Öyle ki iş, birilerinin çıkıp işçi sınıfına “Kurtuluşunuz homofobide, transfobide!” çağrısı yapmalarına uygun bir atmosferin solu çevrelediğini ima etmeye kadar vardırıldı. LGBT yurttaşların yaşadığı sorunlar karşısında açıkça homofobik ve transfobik tutum almış, öbür taraftan sosyalist hareketin bileşeni olarak görülmesi mümkün bir (evet sadece bir) “dergi çevresi” sayabilirim. “Eşcinsellik ve Yabancılaşma” kitabının eleştirisini kendi çapımda yazmaya çalıştığım Doğu Perinçek ve siyasi geleneğini her nasılsa hala solun bir parçası olarak görenler, ancak soldan genel olarak alerji duyan kesimlerdir. Kendilerini zaten sol olarak tarif etmeyen, solun de bir parçası olarak görmediği çevreler üzerinden devrimcilerin homofobisinden girip ulusalcılıklarından çıkmak, özensiz olmanın ötesinde art niyetli bir yaklaşım.
Türkiye sosyalist hareketi LGBT yurttaşların eşit yurttaşlık taleplerini, maruz kaldıkları ayrımcı uygulamaları ve mağduru oldukları nefret suçlarını yeteri kadar gündem yapmıyor, meseleyi programatik ve pratik düzeyde sosyalizm mücadelesiyle yeteri kadar ilişkilendirmiyor olabilir. Bu çok ayrı bir eleştiri konusudur ve iki dinamiğin yollarının kesişmesini sağlamaya yönelik, benim de paylaştığım samimi bir yaklaşımdır. Konuya böyle yaklaşan biri bilir ki, taraflardan biri “homofobik sol” plağını çaldığı sürece karşıdan “liberal eşcinseller” sloganının yükselmesi kaçınılmaz olacaktır.

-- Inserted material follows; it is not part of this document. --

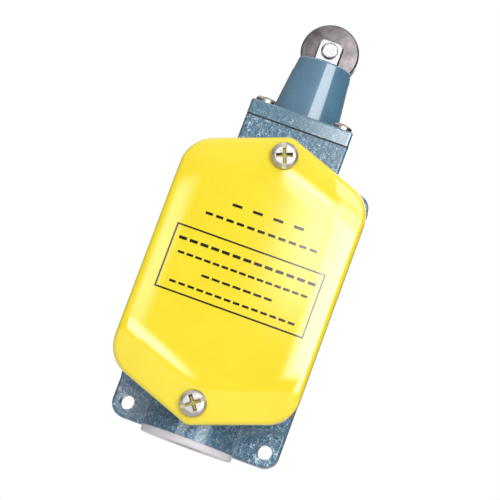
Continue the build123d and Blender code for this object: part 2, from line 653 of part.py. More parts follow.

Adını anmak istemediğim dergi çevresi haricinde, Türkiye sosyalist hareketini oluşturan bileşenler arasında, homofobi ve transfobiyi bildirilerine, yayınlarına, söyleminde yeniden üreten, LGBT yurttaşları kapitalizmin ürettiği “hasta” veya “sapık” ucubeler olarak gören, LGBT mensubu işçilere, gençlere, aydınlara kapısını kapatan tek bir parti, platform, dergi çevresi bulamazsınız. Madem ihale devrimcilere kaldı, devrimcilerin kefili de ben olabilirim.